To many, community is the key to keeping a bar running. “I’ve worked here for about four years and it’s really evolved,” says Clooney’s bartender Laura Dunne as she sits for once behind the bar, drink in hand and watches her twenty-something bleached blonde daughter run the bar drinking establishment she normally works. “We get all kinds of people: gay, straight every nationality.” One of the biggest secrets of Clooney’s success is its lack of a theme. By not catering to one type of drinker, a bar opens itself up to all drinkers willing to move past the main drag and look for something that lacks a theme.

The other biggest secret to Clooney’s success is what most of the new trendy bars sorely lack. “The owner is the nicest person you’ll ever meet,” continues Dunne. “He treats us well, he’s kept the prices the same and he’s here every morning.” It’s no secret Clooney’s has been around for a while–the history seeps out of the strong wood walls and ownership isn’t going anywhere. It’s true that if you look at the owner of Clooney’s, he will not strike you as the picture perfect image of seen-it-all bar owner. In fact he looks young and too fresh-faced for the dive bar industry. But take a deeper look and you’ll see that the bar has been in the same family for decades now, the rules are the same as when it first opened and truth be told, though the owner is young, he’s not going anywhere.
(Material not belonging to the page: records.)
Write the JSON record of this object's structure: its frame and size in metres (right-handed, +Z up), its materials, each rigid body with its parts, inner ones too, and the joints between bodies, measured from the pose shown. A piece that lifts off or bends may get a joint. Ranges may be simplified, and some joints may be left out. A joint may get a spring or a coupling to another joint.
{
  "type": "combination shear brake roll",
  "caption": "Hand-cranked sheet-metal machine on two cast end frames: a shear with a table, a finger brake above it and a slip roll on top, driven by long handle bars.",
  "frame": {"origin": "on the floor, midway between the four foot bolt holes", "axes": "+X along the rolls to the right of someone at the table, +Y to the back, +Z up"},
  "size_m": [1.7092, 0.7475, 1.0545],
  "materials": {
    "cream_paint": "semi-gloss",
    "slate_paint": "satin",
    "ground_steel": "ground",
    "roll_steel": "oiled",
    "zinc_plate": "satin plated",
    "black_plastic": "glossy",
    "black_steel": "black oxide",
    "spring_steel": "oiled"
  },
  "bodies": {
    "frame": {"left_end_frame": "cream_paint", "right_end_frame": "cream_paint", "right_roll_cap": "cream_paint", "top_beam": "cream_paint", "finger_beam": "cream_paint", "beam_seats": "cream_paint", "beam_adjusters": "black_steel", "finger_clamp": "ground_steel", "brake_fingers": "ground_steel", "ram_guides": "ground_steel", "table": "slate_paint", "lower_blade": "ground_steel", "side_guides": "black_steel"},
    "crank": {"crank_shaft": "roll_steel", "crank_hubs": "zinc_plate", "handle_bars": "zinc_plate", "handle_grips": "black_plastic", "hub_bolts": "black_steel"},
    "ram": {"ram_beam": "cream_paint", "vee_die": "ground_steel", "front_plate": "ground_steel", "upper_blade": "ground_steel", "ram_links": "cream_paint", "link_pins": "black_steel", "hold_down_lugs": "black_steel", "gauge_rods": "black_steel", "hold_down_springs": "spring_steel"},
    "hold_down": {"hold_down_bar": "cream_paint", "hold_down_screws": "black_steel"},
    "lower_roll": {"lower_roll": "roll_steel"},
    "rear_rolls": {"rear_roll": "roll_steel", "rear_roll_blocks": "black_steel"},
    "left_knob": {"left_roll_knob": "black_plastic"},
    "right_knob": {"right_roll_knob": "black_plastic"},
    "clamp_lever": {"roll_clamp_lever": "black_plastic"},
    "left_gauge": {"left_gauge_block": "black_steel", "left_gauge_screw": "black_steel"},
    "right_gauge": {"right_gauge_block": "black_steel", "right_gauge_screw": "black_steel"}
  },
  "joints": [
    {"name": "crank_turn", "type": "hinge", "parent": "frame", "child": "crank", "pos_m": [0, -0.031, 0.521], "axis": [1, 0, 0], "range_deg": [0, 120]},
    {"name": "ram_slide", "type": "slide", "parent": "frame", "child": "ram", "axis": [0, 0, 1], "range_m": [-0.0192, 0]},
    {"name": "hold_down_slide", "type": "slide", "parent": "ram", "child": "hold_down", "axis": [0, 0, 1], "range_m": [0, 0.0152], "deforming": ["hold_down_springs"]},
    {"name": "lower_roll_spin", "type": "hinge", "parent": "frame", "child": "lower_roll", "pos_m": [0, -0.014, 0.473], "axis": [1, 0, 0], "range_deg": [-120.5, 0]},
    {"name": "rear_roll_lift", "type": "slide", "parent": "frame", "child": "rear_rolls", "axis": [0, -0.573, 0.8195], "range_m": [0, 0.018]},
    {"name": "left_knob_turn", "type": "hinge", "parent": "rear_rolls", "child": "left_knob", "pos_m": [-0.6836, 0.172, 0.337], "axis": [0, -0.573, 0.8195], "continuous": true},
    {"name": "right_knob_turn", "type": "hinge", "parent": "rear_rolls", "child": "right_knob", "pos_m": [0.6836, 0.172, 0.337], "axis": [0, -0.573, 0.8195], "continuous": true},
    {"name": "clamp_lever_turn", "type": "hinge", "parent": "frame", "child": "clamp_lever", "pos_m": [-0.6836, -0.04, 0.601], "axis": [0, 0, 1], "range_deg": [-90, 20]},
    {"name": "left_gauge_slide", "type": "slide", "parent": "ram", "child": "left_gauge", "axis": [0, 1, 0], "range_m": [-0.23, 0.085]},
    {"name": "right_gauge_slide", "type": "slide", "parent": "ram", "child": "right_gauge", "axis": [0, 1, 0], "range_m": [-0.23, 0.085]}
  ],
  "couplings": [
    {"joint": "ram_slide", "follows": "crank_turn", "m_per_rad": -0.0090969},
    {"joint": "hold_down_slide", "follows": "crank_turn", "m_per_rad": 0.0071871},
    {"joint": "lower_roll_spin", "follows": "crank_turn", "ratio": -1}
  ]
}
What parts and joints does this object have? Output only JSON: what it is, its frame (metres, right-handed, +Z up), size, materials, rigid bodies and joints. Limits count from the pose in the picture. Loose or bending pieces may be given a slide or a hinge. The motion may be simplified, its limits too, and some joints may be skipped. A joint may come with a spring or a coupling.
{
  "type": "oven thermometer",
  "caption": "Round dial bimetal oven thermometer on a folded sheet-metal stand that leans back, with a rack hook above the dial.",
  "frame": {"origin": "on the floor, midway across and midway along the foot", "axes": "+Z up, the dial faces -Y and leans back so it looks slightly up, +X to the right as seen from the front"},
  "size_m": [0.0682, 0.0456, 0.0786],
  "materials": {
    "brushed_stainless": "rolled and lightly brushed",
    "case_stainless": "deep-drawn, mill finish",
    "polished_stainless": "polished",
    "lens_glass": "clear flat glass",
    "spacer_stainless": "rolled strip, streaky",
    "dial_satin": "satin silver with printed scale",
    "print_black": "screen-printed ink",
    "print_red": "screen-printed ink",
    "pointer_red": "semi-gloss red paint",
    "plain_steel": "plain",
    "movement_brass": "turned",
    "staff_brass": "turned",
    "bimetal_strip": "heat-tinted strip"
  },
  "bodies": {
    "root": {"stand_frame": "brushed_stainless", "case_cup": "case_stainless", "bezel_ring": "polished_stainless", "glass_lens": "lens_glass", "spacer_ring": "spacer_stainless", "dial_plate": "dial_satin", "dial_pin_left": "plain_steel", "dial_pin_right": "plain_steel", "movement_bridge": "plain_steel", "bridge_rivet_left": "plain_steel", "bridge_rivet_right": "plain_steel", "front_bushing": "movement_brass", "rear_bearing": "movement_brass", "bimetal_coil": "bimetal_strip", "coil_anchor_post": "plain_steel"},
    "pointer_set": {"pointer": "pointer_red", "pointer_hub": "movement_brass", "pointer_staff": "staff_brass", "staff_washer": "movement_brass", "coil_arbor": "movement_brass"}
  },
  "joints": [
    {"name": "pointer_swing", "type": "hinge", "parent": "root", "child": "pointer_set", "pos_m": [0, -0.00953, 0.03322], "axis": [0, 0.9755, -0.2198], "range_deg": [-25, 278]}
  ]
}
“Every step along the way, things change,” explains Spainhoward as he takes a last drag of his cigarette and walks back to his motorcycle. “Nothing lasts forever, you just gotta roll with the punches. My favorite bar is no longer there, but I don’t cry every night. If I’m in the mood for something, I go somewhere else.” And go somewhere else is what the patrons of the original Mission dive bars are forced to do. As the area changes and grows, drinkers have to realize there is a whole city to explore. Though the “city within a city” that is the Mission district is becoming quickly gentrified, other options lie within a few mile radius. The only hard part is convincing yourself it’s time to leave.